Yorkshire’s Jurassic World: how the Ichthyosaur came to York

Yorkshire’s Jurassic World: how the Ichthyosaur came to York

One of the star exhibits in the Yorkshire Museum’s major new exhibition, Yorkshire’s Jurassic World, is the magnificent skeleton of an ichthyosaur (which can also be viewed, by the wonders of Augmented Reality, clothed again in skin and flesh). When the ichthyosaur was found at Kettleness near Whitby in 1857, the Museum, then run by the Yorkshire Philosophical Society, was keen to secure it. However there was an asking price of 100 guineas (£110). The YPS was considering putting out an urgent appeal to its members for donations when one man, the Rev Danson Richardson Roundell, to avoid any delay, presented the society with the entire sum.

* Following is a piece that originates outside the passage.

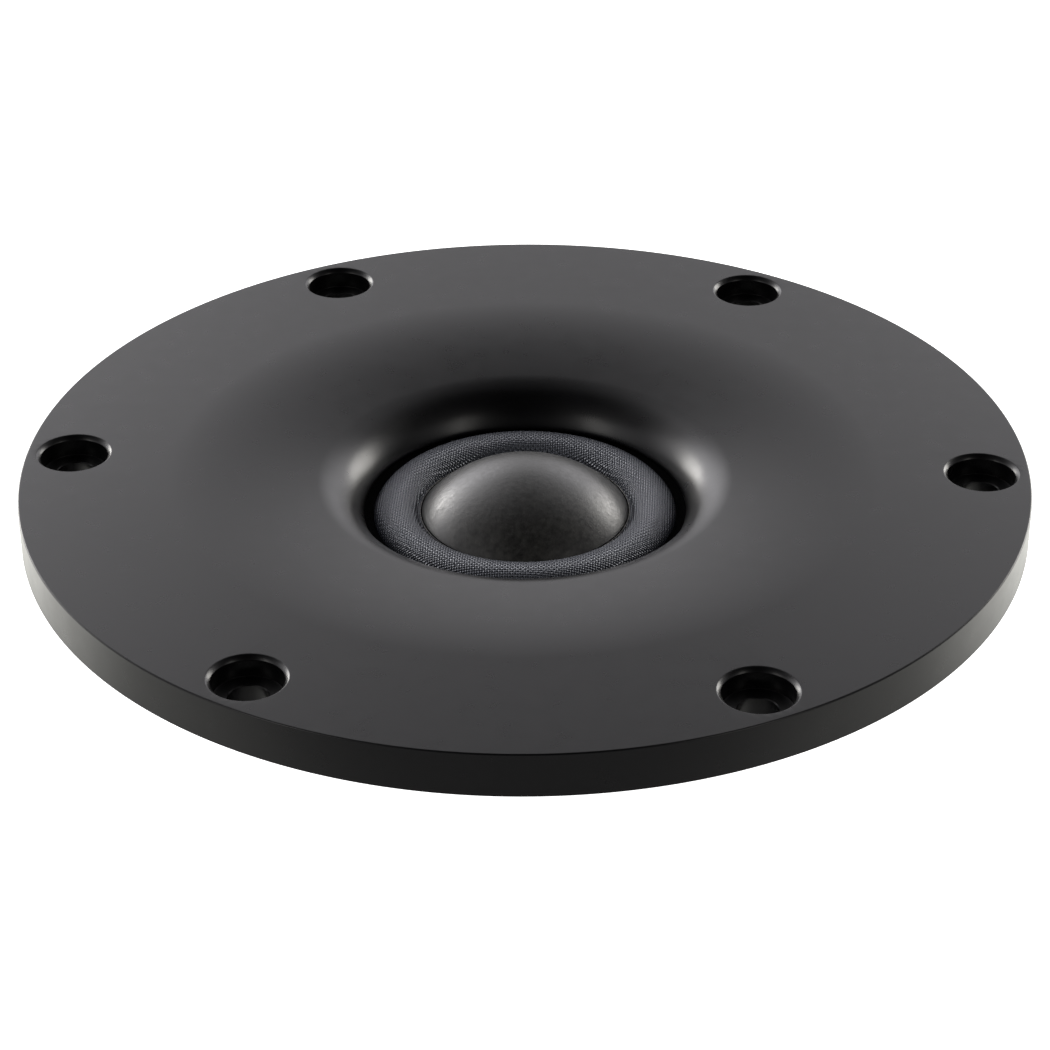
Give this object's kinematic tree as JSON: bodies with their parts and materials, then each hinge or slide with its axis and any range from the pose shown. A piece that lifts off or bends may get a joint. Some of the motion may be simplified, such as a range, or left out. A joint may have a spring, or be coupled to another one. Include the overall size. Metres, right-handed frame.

Born in 1784, the reverend gentleman was elected to YPS in 1827 under the surname Currer, which he had assumed in 1806. He held no clerical office but was an influential York magistrate, living at Clifton House, now the White House, 10 Clifton. On the death of his elder brother Richard, also a YPS member, in 1851 at the family seat, Gledstone Hall, West Marton, near Skipton, he reverted to the name Roundell and moved to Gledstone, living there until his own death in 1873. Although he did not keep up his membership, his generous gift clearly showed his continuing attachment to York and to the Philosophical Society. Today, it might be the equivalent of about £12,000.